This would be the fluent notation if we used a RowTransformation<ExpandObject, OutputType> row in our example.

Using Predicates for Conditional Linking

You can add filter expressions (predicates) to links. Predicates evaluate each row, directing data to specific components based on conditions.

CsvSource<MyRow> source = new CsvSource<MyRow>("data.csv");
MemoryDestination<MyRow> destA = new MemoryDestination<MyRow>();
MemoryDestination<MyRow> destB = new MemoryDestination<MyRow>();
MemoryDestination<MyRow> destOther = new MemoryDestination<MyRow>();

source.LinkTo(destA, row => row.Value == "A");
source.LinkTo(destB, row => row.Value == "B");
source.LinkTo(destOther, row => row.Value != "A" && row.Value != "B");

Data is sent to the first link whose predicate evaluates to true.
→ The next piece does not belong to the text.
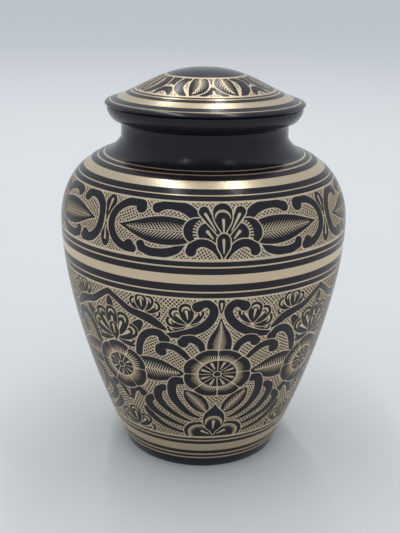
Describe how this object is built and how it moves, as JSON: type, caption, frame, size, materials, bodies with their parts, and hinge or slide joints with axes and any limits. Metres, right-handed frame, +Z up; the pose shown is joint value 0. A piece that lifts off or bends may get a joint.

To duplicate data, use Multicast.

Ensure all data reaches a destination; otherwise, your data flow may hang waiting for all records to be processed.

VoidDestination: Ignoring Data in ETLBox

When you have data that doesn’t need further processing, use VoidDestination to ensure your flow completes properly:

CsvSource<MyRow> source = new CsvSource<MyRow>("data.csv");
VoidDestination<MyRow> voidDest = new VoidDestination<MyRow>();
source.LinkTo(dest, row => row.Id > 0);
source.LinkTo(voidDest, row => row.Id <= 0);

This ignores rows where Id <= 0.

Filtering Data with FilterTransformation

The FilterTransformation component in ETLBox filters rows in your data flow based on a condition defined by a predicate. The predicate is a function that returns true for rows that should pass through and false for rows that should be discarded.

Example usage:

var source = new CsvSource<MyRow>("data.csv");

var filter = new FilterTransformation<MyRow>();
filter.FilterPredicate = row => row.Id > 0;

var dest = new MemoryDestination<MyRow>();

source.LinkTo(filter).LinkTo(dest);
Network.Execute(source);

foreach (var row in dest.Data)
    Console.WriteLine($"Id:{row.Id}, Value:{row.Value}");

In this example, only rows with an Id greater than zero will pass through the filter and be written to the destination. You can use FilterTransformation when you need to filter data based on specific conditions within your pipeline. Alternatively, filtering can also be done directly during the linking of components using predicates.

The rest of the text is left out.